Critique du volume manga
Publiée le Jeudi, 10 Avril 2025
Série en trois volumes lancée en France par les éditions Komikku en février dernier, La Sorcière des Âmes a été la toute première série de Shoun Makise, un mangaka jusque-là inédit en France, qui est est actif depuis 2020, et qui s'est plutôt spécialisé dans les tranches de vie teintées de fantasy ou de surnaturel. Au Japon, cette oeuvre a été prépubliée entre 2022 et 2024 sur le site Web Comic Apanta des éditions Kadokawa, sous le titre Stia no Majo.
Cette série de fantasy nous immisce au nord du royaume fictif de Carnan, un pays divisé en deux par le fleuve Sarazen. Dans la continuité de ce fleuve, il y a la rivière Karam, et c'est sur celle-ci que Haru, jeune fille de 18 ans, exerce le travail de "passeuse", en utilisant son bateau pour transporter sur la surface de l'eau les gens qui en ont besoin. Exerçant ce job depuis six mois, Haru semble avoir déjà acquis une certaine expérience, en utilisant sa magie comme énergie pour pouvoir naviguer même à contre-courant, et en ayant gravé sur la coque de l'embarcation un cercle magique de protection pour repousser les armes et, normalement, éviter ainsi les principaux dangers.
Tout un aspect de ce premier volume nous invite tout simplement à suivre dans son travail et dans son quotidien cette héroïne que l'on perçoit comme très gentille, ne serait-ce que parce qu'elle ne refuse jamais les clients et tâche autant que possible de les aider. Qu'il s'agisse d'apprentis épéistes pleins d'entrain, d'un ménestrel inspiré, d'une étourdie dame âgée, d'un peintre en quête d'inspiration, de blessés de guerre... Les clients peuvent alors être aussi divers que variés, et Haru souhaite simplement les servir du mieux possible, sous les yeux de ses proches comme Toa, une collègue avec qui elle a lié amitié, ou Meishi, une vieille connaissance spécialisée en herboristerie.
L'oeuvre aurait presque pu se limiter à ça, en pouvant offrir une sorte de tranche de vie de fantasy agréable, d'autant plus que l'auteur se veut assez doux dans ses designs de personnages et très appliqués dans les dessins des lieux parcourus, qu'il s'agisse des paisibles décors naturels autour de la rivière ou des villages et villes traversés. Mais très vite, on sent bien qu'il y a autre chose de plus mystérieux voire de plus triste dans le parcours de notre héroïne. A l'instar de certains de ses clients, des interrogations sur elle viennent naturellement en tête: Pourquoi une si jeune fille travaille-t-elle en tant que passeuse sur un ferry ? D'o lui vient sa magie ? Qui est-elle vraiment ? Puis nombre de petits indices ne manquent pas de susciter la curiosité, à l'image de certains de ses regards doux-amers, des cauchemars qu'elle fait, de la cicatrice sur son corps, d'une lanterne à laquelle elle tient énormément pour une raison énigmatique, ou encore de la nature réelle de son amie Meishi. C'est par petites touches que ces éléments mystérieux vont ensuite nous laisser entrevoir, peu à peu, des débuts de révélations sur le passé difficile de notre héroïne dans un monde en guerre face aux démons, et sur les regrets que cette attachante jeune fille renferme au plus profond d'elle...

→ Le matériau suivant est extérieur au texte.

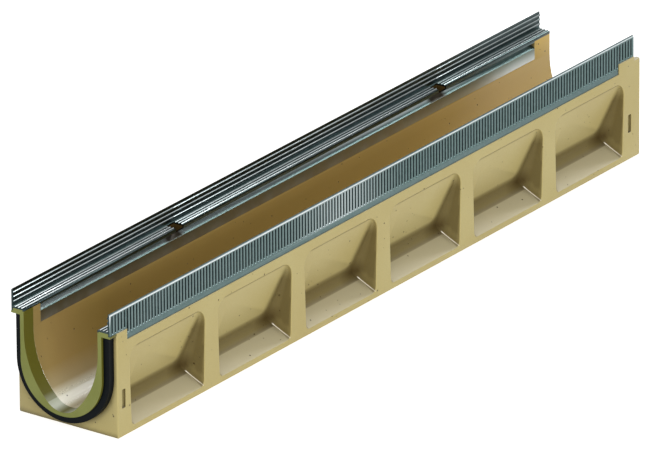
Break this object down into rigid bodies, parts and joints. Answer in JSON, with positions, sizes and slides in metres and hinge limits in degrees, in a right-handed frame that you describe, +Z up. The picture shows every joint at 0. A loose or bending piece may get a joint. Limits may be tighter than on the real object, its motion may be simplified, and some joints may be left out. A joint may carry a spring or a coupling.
{
  "type": "drainage channel",
  "caption": "Straight polymer concrete line drainage channel with galvanised steel edge rails, side pockets, and a spigot and socket joint; laid without its grating.",
  "frame": {"origin": "centre of the overall length and width, on the underside", "axes": "+X along the channel from its spigot end to its socket end, +Y to the left side seen that way, +Z up"},
  "size_m": [1.012, 0.135, 0.15],
  "materials": {
    "concrete": "fine cast polymer concrete, matt with a slight resin sheen",
    "galvanised_steel": "hot-dip galvanised sheet",
    "collar_plastic": "moulded olive green plastic",
    "seal_rubber": "smooth black EPDM"
  },
  "bodies": {
    "root": {"channel_body": "concrete", "edge_rail_left": "galvanised_steel", "edge_rail_right": "galvanised_steel", "joint_collar": "collar_plastic", "joint_seal": "seal_rubber"}
  },
  "joints": []
}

C'est, alors, une très belle surprise qui nous attend avec ce premier tome, qui s'avère facilement attachant et très soigneusement mené par Shoun Makise à la fois dans son rendu graphique, dans son univers et dans sa manière de narrer les choses. Il n'y a plus qu'à espérer que l'oeuvre se tiendra bien en seulement trois volumes, mais au vu des avancées de ce premier opus on a bon espoir de ce côté-là.
Enfin, sur le plan de l'édition française, on regrettera juste un nombre un peu trop élevé de petites coquilles d'inattention dans les textes, mais à part ça la traduction de Melody Pages est assez claire, l'adaptation graphique de Studio Charon est très bonne, le papier souple et opaque permet une qualité d'impression très convaincante, et la jaquette adapte très soigneusement l'originale japonaise, tout en s'offrant un logo-titre très bien travaillé et où l'on notera l'incursion de la lanterne si chère à l'héroïne.